Dracula is also about that constant companion to sex: religion.
Equally obvious, though curiously less known, is that Dracula is also about that constant companion to sex: religion. Again, Bruce brings out the theme. When Lucy is savagely staked, it is to the sound of a choral “amen”. Mina, after her bloody congress with Dracula, appears with a red cross branded on her forehead. The three vampire brides, pursued and slain in the end by Lucy’s suitors, are hung up in a row on the iron gate, recalling images of the crucifixions at Golgotha. And in the final scene (which I like to call “Mina’s in Furs”), Bruce makes his last change to Stoker’s story: Mina, a fur collar covering the bloodied wound in her neck, takes the Bible out of Jonathan’s hands – and makes a choice of her own.

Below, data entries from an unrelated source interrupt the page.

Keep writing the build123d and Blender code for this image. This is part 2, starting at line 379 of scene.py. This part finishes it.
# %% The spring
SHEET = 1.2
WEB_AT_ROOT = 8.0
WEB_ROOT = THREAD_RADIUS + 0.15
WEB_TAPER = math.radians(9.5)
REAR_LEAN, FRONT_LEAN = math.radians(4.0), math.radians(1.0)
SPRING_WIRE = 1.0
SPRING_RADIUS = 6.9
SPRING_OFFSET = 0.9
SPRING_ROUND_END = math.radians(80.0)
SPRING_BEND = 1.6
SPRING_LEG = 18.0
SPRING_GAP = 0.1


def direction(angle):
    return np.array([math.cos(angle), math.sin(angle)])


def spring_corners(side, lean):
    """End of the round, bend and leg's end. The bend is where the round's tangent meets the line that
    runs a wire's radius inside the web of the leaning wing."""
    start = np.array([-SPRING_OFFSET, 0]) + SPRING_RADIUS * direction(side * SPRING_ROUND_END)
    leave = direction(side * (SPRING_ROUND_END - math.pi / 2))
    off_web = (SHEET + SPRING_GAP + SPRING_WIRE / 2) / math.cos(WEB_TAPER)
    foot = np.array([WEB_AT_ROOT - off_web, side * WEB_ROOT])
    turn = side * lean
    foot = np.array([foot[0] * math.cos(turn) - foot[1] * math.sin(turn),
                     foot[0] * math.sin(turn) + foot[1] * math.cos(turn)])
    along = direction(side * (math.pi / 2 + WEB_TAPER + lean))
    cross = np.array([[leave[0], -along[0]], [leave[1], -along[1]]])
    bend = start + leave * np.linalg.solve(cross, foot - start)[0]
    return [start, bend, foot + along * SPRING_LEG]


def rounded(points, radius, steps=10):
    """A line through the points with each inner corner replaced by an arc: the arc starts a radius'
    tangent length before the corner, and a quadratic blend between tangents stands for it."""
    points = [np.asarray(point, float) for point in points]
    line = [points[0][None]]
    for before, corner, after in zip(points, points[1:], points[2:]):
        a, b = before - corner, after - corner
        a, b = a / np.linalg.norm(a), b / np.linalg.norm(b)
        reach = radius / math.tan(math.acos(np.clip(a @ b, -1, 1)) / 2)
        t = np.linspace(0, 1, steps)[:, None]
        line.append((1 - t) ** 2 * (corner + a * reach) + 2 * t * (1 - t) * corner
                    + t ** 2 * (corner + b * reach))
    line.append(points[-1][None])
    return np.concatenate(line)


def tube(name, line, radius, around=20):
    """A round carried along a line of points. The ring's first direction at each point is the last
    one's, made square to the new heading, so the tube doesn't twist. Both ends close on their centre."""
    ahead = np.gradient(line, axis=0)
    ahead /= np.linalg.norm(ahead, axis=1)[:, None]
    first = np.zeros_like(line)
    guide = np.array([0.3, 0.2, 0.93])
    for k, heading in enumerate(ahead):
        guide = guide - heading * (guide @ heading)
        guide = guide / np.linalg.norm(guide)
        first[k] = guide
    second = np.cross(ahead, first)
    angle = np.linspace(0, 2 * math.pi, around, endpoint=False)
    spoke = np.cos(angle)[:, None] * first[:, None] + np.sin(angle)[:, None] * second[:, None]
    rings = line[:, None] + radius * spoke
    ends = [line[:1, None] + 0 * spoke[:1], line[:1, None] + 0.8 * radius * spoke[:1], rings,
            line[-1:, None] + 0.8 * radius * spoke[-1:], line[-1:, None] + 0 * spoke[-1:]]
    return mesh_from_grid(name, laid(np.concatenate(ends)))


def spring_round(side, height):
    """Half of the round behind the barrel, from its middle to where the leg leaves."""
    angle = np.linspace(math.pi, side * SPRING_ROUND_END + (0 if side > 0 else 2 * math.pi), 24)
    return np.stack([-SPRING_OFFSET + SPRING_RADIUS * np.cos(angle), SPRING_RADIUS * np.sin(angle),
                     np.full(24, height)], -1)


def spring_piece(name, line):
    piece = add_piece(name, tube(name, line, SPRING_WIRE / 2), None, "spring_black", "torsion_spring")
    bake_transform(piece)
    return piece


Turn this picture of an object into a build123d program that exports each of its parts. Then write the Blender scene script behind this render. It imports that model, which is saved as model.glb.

Bruce certainly “gets” Bram Stoker’s Dracula, and he is clearly a fan. As am I – but I am also a bit of a sucker for dance, and I sometimes longed for this piece to a be a touch less “Bram Stoker’s Dracula” and a touch more Mark Bruce’s: a little less transfixed by the text, and occasionally more choreographic than narrative in its approach. Less story, I think, might help to tell the story that that is there; and the pacing, which is sometimes rushed, might breathe a little more. Some scenes, such as the sea voyage and the almost-magical ride of horses and wolves through the forest, seemed to me to cry out for a more explicitly choreographic treatment. Still, there is much to savour in Dracula, on many levels – not least a powerfully haunting character who doesn’t appear on the cast list: Wilton’s Music Hall, the venue. Okay, it may not be alive, but this spookily atmospheric old building is surely a little undead, and it is perfect for this production.